• [Data block]:

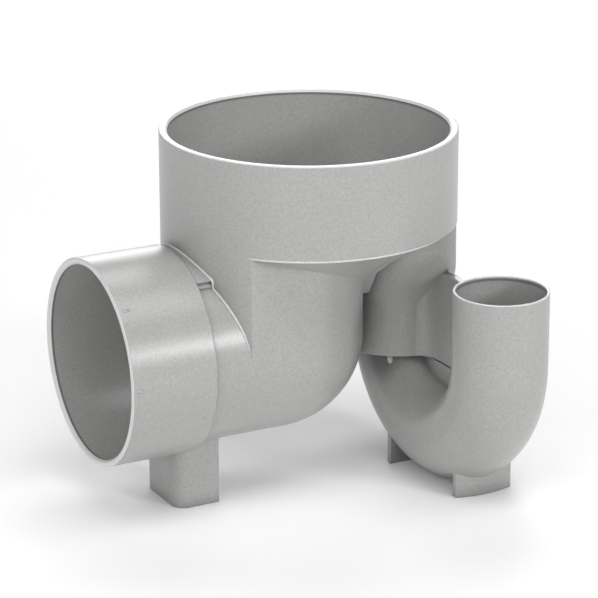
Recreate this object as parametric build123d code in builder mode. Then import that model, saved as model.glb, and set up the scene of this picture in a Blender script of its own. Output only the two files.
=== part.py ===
from build123d import *

import os
from math import cos, hypot, radians, sin

# Gully trap of moulded PVC-U with an upright riser socket, an elbow outlet and a U-bend water seal.
# Frame: +Z up on the riser's axis, z = 0 on the ledge that stops the riser pipe.
# The outlet points along -X, and the U-bend lies in a plane of constant x with its inlet towards -Y.
# Heights are measured up from the floor that the post and the feet stand on.

stand_height = 166.0
floor_z = -stand_height

# Riser socket
riser_bore_r = 82.9
riser_wall = 5.1
riser_depth = 50.0
riser_ledge = 2.5
riser_skirt_drop = 6.0
body_step = 0.5
riser_r = riser_bore_r + riser_wall
chamber_r = riser_bore_r - riser_ledge
body_r = riser_r - body_step
skirt_z = -riser_skirt_drop

# Funnel floor that closes the chamber under the riser socket
funnel_low_r = 34.0
funnel_fall = 38.0
funnel_bow = -3.4
funnel_wall = 4.8
funnel_low_z = skirt_z - funnel_fall

# Elbow from the chamber to the outlet
elbow_r = 57.0
elbow_wall = 3.5
elbow_x = -28.2
outlet_height = 93.2
elbow_bore_r = elbow_r - elbow_wall
outlet_z = floor_z + outlet_height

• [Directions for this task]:
Please give an exact restatement of only the lines from the beginning of the material above to the line with "funnel_low_z = skirt_z - funnel_fall", inclusive.

• [Exercise output]:
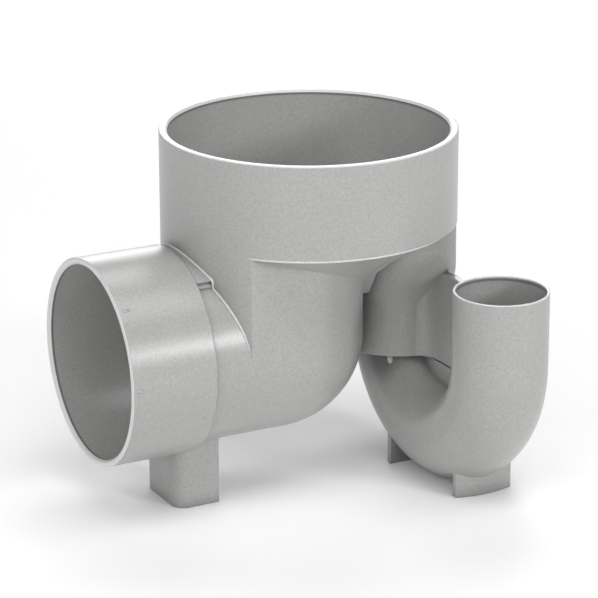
Recreate this object as parametric build123d code in builder mode. Then import that model, saved as model.glb, and set up the scene of this picture in a Blender script of its own. Output only the two files.
=== part.py ===
from build123d import *

import os
from math import cos, hypot, radians, sin

# Gully trap of moulded PVC-U with an upright riser socket, an elbow outlet and a U-bend water seal.
# Frame: +Z up on the riser's axis, z = 0 on the ledge that stops the riser pipe.
# The outlet points along -X, and the U-bend lies in a plane of constant x with its inlet towards -Y.
# Heights are measured up from the floor that the post and the feet stand on.

stand_height = 166.0
floor_z = -stand_height

# Riser socket
riser_bore_r = 82.9
riser_wall = 5.1
riser_depth = 50.0
riser_ledge = 2.5
riser_skirt_drop = 6.0
body_step = 0.5
riser_r = riser_bore_r + riser_wall
chamber_r = riser_bore_r - riser_ledge
body_r = riser_r - body_step
skirt_z = -riser_skirt_drop

# Funnel floor that closes the chamber under the riser socket
funnel_low_r = 34.0
funnel_fall = 38.0
funnel_bow = -3.4
funnel_wall = 4.8
funnel_low_z = skirt_z - funnel_fall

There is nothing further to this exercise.